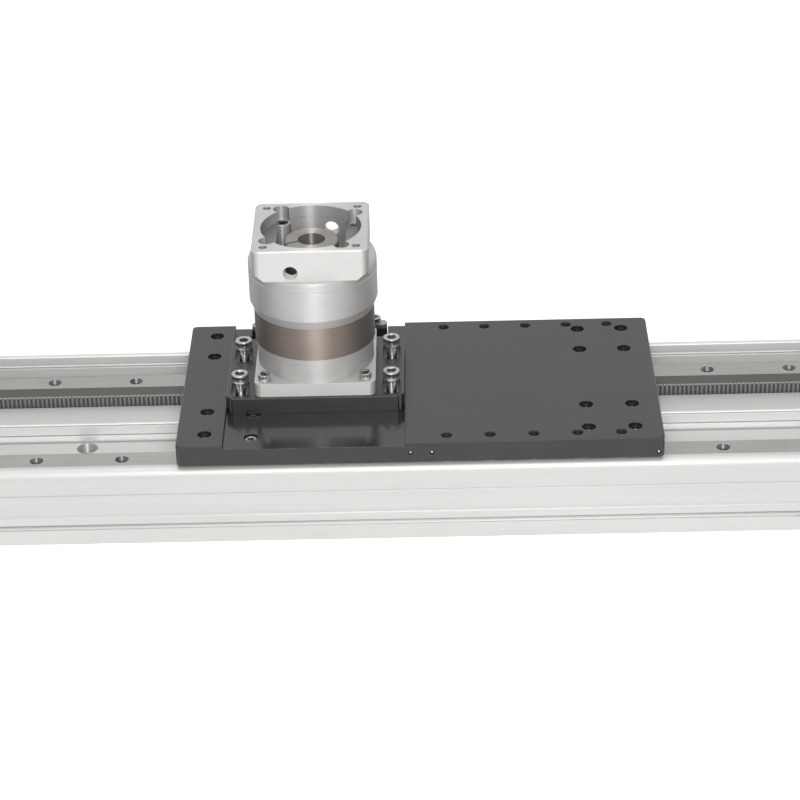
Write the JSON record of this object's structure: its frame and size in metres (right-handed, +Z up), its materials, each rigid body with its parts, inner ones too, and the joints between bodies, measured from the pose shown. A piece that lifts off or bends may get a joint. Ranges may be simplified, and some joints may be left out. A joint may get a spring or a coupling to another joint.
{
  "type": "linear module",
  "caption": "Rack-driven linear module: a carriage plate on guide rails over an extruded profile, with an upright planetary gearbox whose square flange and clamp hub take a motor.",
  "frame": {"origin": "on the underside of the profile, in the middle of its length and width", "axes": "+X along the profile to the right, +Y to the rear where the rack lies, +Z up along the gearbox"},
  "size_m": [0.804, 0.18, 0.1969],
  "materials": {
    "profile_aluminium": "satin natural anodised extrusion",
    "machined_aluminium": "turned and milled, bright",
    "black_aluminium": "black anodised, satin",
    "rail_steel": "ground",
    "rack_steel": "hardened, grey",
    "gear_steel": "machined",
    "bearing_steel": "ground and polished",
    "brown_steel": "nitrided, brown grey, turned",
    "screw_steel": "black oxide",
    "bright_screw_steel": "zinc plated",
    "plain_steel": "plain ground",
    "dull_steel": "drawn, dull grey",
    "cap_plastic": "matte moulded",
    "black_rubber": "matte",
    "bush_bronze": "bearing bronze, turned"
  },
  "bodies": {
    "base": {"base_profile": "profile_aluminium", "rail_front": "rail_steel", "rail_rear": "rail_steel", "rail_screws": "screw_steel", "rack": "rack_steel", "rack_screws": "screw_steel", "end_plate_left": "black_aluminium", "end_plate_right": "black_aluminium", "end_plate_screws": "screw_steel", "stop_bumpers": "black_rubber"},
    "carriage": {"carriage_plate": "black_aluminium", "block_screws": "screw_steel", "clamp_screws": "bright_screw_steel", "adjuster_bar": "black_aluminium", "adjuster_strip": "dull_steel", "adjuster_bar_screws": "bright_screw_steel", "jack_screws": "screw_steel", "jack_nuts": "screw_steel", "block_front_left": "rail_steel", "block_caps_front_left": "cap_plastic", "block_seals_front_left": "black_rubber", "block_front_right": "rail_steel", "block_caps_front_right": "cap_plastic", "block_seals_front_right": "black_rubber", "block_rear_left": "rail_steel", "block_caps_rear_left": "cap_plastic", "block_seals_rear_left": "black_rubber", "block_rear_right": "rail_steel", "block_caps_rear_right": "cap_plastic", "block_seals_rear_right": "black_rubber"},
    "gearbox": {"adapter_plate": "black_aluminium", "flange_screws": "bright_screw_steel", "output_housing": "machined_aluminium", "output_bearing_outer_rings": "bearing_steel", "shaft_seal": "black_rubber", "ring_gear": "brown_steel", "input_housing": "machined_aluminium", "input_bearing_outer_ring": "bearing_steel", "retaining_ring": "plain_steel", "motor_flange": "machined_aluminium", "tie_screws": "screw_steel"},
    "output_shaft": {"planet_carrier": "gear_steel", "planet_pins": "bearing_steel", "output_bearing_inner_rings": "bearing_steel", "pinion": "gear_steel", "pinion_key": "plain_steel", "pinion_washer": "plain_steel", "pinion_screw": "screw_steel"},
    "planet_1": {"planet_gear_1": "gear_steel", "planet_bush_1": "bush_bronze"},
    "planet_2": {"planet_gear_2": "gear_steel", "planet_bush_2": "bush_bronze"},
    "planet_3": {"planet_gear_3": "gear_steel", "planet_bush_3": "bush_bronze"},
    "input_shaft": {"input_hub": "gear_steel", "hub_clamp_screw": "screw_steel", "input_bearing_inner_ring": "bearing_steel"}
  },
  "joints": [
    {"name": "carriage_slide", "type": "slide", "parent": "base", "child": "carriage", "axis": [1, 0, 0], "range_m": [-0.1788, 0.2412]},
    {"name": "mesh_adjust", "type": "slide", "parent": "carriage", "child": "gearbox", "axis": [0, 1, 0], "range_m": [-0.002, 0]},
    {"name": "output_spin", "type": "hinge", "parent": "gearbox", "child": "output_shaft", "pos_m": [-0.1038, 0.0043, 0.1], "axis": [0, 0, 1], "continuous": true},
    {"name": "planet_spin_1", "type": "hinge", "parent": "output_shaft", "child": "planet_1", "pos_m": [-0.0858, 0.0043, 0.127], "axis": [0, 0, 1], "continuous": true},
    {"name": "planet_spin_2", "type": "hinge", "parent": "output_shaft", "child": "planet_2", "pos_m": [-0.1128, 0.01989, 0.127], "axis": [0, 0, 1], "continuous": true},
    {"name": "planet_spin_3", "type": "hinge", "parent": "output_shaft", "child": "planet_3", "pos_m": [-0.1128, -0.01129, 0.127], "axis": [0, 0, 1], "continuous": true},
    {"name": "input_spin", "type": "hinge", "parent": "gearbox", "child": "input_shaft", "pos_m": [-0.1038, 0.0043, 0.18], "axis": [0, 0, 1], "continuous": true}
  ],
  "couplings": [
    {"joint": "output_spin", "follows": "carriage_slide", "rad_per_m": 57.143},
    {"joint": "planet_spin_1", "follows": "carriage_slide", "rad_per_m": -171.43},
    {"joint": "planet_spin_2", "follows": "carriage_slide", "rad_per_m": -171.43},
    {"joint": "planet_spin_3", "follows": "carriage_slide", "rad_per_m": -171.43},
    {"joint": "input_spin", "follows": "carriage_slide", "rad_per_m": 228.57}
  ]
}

# Short exercise
Where a line holds "bodies", copy it out.

# Answer to the task
Write the JSON record of this object's structure: its frame and size in metres (right-handed, +Z up), its materials, each rigid body with its parts, inner ones too, and the joints between bodies, measured from the pose shown. A piece that lifts off or bends may get a joint. Ranges may be simplified, and some joints may be left out. A joint may get a spring or a coupling to another joint.
  "bodies": {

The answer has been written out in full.